Keys2Drive national project manager Ben Haythorpe told WhichCar the program was not about teaching people how to pass a driving test.

“The program is designed to improve the road safety of beginning drivers by forming a positive relationship between the learner, their supervisor and the driving instructor,” Haythorpe said.

“The program aims to upskill parents/supervisors about being a better teacher – for the majority of learners in Australia the bulk of the supervised practice that is required is done by the parents or the supervisor.”

Haythorpe said research into the effectiveness of training programs for learners showed the system could have “mixed results”.

“However, Keys2Drive advocates that learner drivers need to be aware that even after “passing the test” they are still a beginning driver and should be aware of the high crash rates of newly licensed P-plate drivers and should continue to be open to learning and gaining more real-world, on-road experience,” he said.

Advocates for paid driving lessons argue that a professional driver is able to pinpoint the weaknesses in a learner driver, and correct them. Another strong argument is that unlike a family member sitting in the passenger seat, a driving instructor will give all of his or her attention to the learner driver for the duration of the lesson.

Not only that, but in some of the states and territories that require learner drivers to keep log books detailing how much driving they’re doing, a one-hour professional lesson is the equivalent of three hours with anyone else supervising from the passenger seat.

Others may argue it’s better to pay for advanced driver training. Ian Luff, the managing director of the Sydney-based Safer Driving Academy, warns that some driving instructors may only teach a learner how to pass a test, not how to be safe on the road.

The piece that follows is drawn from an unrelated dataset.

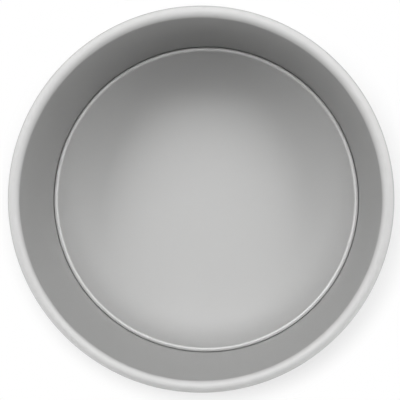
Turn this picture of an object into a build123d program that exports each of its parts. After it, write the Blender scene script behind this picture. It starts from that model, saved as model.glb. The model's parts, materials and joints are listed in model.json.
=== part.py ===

“When young people think they can drive, they don’t know how to drive,” Luff said. “They know how to pass a test because they’ve done a reverse park, a three-point turn and a hill start.”

According to Luff, family members were not necessarily the best teachers when it came to inexperienced drivers.

“When you look at statistics, particularly with learner drivers … most kids are taught to drive by mums and dads, older brothers and older sisters and so forth.

“That’s usually our opening line at a driving program; and the large percentage of the people are ‘yeah, yeah, I started out with mum and she jumped out of the car screaming hysterically’.

“Invariably what is happening is poor messaging is being passed down through generations,” he said.

“So the system is broken. Invariably, we’re putting people out there – and it’s not their fault – who are incompetent, but they passed a test on the given day, and now for the next 60-odd years they go on unabated as long as they keep their points intact and pay their licence fee every one, three or five years.”

Luff said he recommended that a new licence holder should do a defensive driving course after obtaining their ticket to ride.

However, to cater for an untapped need, his driving school helped the NSW Government develop a course for people with learners’ permits that they can take after logging 50 hours of experience. It involves a three-hour theory program, followed up by a two-hour on-road practical session.

“We’re not out there talking about reverse parking and three-point turns,” he said. “You’re out there talking about buffering, spatial awareness, commentary driving – all the things that aren’t taught at learner driver school.”